Akcam argues that both elements must be present to have an effective foreign policy. "The fact is that realpolitik, the U.S. national interest in the Middle East, necessitates making morality, facing history, a part of national security. The basic problem between Turks and Armenians is that they don't trust each other because of their history." Akcam's point is that unless the U.S. is willing to look unflinchingly at the region's history, and try to broker deals that address legitimate grievances, it will not be able to achieve its realpolitik goals.
"If America really has a strong interest in its national security and the security of the region, it should stop following a national security concept that accepts human rights abusers," Akcam said. "It doesn't work, it makes things worse in the region. And it supports perpetrators who have committed crimes in the past and are committing crimes today."
In the end, the debate over the Armenian genocide bill boils down to two questions: Is it justified, and is it wise? The answer to the first question is an unambiguous "yes." It is both justified and long overdue. The Armenian genocide is a clear-cut case of genocide, and the fact that the U.S. has avoided calling it by its rightful name for decades is shameful. Crimes against humanity must be acknowledged. Hitler infamously said, with reference to the Poles, "Who, after all, is today speaking of the destruction of the Armenians?" Historical memory must not be sold away for a few pieces of silver. No one would countenance allowing Germany to deny its guilt for killing 6 million Jews. Why should Turkey be let off the hook for a slightly earlier holocaust that took the lives of as many as 1.5 million Armenians?

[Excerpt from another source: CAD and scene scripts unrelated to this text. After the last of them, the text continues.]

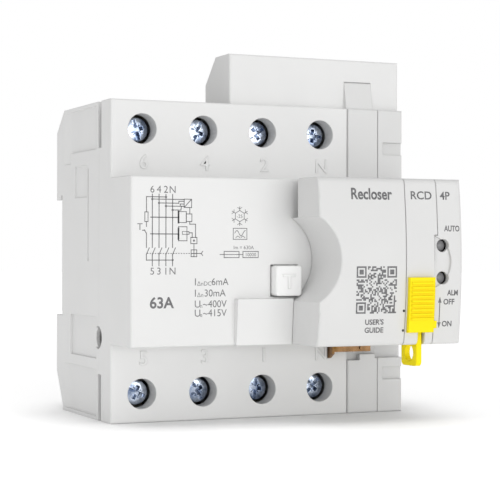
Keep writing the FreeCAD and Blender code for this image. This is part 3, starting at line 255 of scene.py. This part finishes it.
def lettering(name, words, x, y, z, height, width=1.0, weight=0.0, depth=0.02, align="CENTER"):
    """Text that stands out from a front face at y by the depth; z is its baseline."""
    bpy.ops.object.text_add(location=(x * MM, (y + 0.01) * MM, z * MM), rotation=FACING_FRONT)
    piece = bpy.context.object
    piece.name = name
    text = piece.data
    text.body = words
    text.align_x = align
    text.size = height * MM / CAPITAL_SHARE
    text.offset = weight * MM
    text.resolution_u = 4
    text.extrude = depth * MM
    piece.scale = (width, 1, 1)
    bpy.ops.object.convert(target="MESH")
    place_in_mesh(piece)
    return piece


def joined_as(name, parts, material, body):
    """Joins parts into one named piece that rides on a body."""
    bpy.ops.object.select_all(action="DESELECT")
    for part in parts:
        part.select_set(True)
    bpy.context.view_layer.objects.active = parts[0]
    if len(parts) > 1:
        bpy.ops.object.join()
    piece = bpy.context.object
    piece.name = name
    piece.data.name = name
    piece.data.materials.clear()
    piece.data.materials.append(material)
    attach(piece, body)
    return piece


# Pole numbers, raised 0.3 mm from the shoulders, above the lower and below the upper screws
POLE_X = (-36, -18, 0, 18)
SHOULDER_Y = -44.0
UPPER_NUMBERS = "642N"
LOWER_NUMBERS = "531N"
numbers = []
for words, baseline in ((UPPER_NUMBERS, 25.2), (LOWER_NUMBERS, -28.3)):
    for x, word in zip(POLE_X, words):
        numbers.append(lettering("pole_number", word, x + 0.4, SHOULDER_Y, baseline, 4.0,
                                 weight=0.06, depth=0.28))
joined_as("raised_pole_numbers", numbers, housing_plastic, "case")

# ---------------------------------------------------------------- printing on the nose
# Wiring diagram, symbols and ratings, pad printed in grey ink on the breaker's nose. The ink
# lies 0.02 mm proud and is a little thin in places.
ink = bpy.data.materials.new("grey_printing_ink")
ink_nodes, ink_links, ink_shader = graph(ink)
ink_thin = noise(ink_nodes, ink_links, 1500, 3)
ink_links.new(tinted(ink_nodes, ink_links,
                     spread(ink_nodes, ink_links, ink_thin.outputs["Fac"], 0, 1),
                     (0.10, 0.10, 0.105), (0.19, 0.19, 0.195)), ink_shader.inputs["Base Color"])
ink_links.new(bumped(ink_nodes, ink_links, ink_thin.outputs["Fac"], 0.1, 0.00001),
              ink_shader.inputs["Normal"])
ink_shader.inputs["Roughness"].default_value = 0.55
NOSE_Y = -60.0
INK_DEPTH = 0.02


def stroke(x0, z0, x1, z1, width=0.22, dash=None):
    """Printed line between two points of the nose, whole or dashed."""
    length = math.hypot(x1 - x0, z1 - z0)
    lean = math.atan2(z1 - z0, x1 - x0)
    count = 1 if dash is None else max(1, round(length / dash))
    lines = []
    for index in range(count):
        middle = (index + 0.5) / count
        place = ((x0 + (x1 - x0) * middle) * MM, NOSE_Y * MM, (z0 + (z1 - z0) * middle) * MM)
        bpy.ops.mesh.primitive_plane_add(size=1, location=place)
        line = bpy.context.object
        share = 1.0 if dash is None else 0.55
        line.scale = ((length / count * share + (width if dash is None else 0)) * MM,
                      width * MM, 1)
        line.rotation_euler = (math.radians(90), -lean, 0)
        place_in_mesh(line)
        bpy.ops.object.mode_set(mode="EDIT")
        bpy.ops.mesh.select_all(action="SELECT")
        bpy.ops.mesh.extrude_region_move(
            TRANSFORM_OT_translate={"value": (0, -INK_DEPTH * MM, 0)})
        bpy.ops.object.mode_set(mode="OBJECT")
        lines.append(line)
    return lines


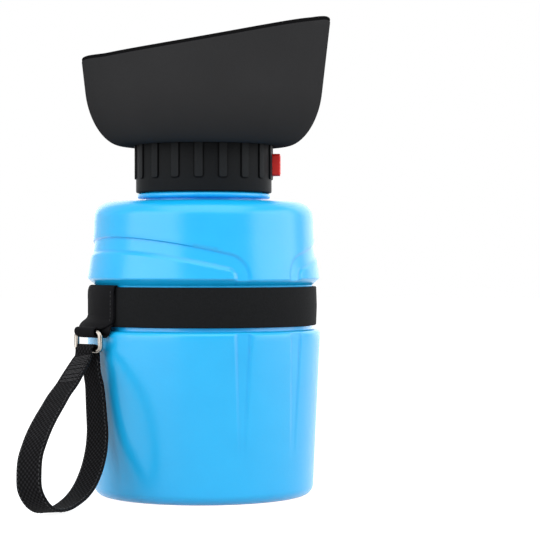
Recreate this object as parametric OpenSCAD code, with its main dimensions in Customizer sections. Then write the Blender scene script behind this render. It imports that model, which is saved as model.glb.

The second question is trickier. As opponents argue, and even supporters like Akcam acknowledge, the bill may backfire in the short run. That outcome could be acceptable, as long as it doesn't backfire in the long run. Which raises the central question: What policies should the U.S. adopt to prevent the resolution from having long-term negative consequences?
It comes down to a question of moral credibility, something the U.S. is in notably short supply of in the Middle East. One of the stranger reversals wrought by Bush's neoconservative foreign policy has been the rejection by much of the left of a morality-based foreign policy. Angry at the failure of the neocons' grand, idealistic schemes, some on the left have embraced a realism that formerly was associated with the America-first right. But by throwing out morality in foreign policy because of the neocon debacle in Iraq, these leftists are in danger of throwing out the baby with the bathwater. The problem with Bush's Middle East policy hasn't been that it's too moralistic -- it's that its morality has been flawed and incoherent.
As Akcam argues, what is really needed are not just moral congressional proclamations, but actions that back them up. Of course the U.S. cannot and should not resolve all the problems of the world. But like it or not, we are the world's superpower, and we have the ability to use that power for good as well as ill. What is needed is active U.S. engagement to broker fair resolutions to the festering conflicts in the region -- between Turks and Armenians, Turks and Kurds, and Israelis and Palestinians. If the resolution was part of a new U.S. approach to the Middle East, one in which we acknowledged and acted to redress the historical injustices suffered by all the region's peoples, not just by our allies, the Armenian genocide bill could stand as an example not of American grandstanding but of American courage.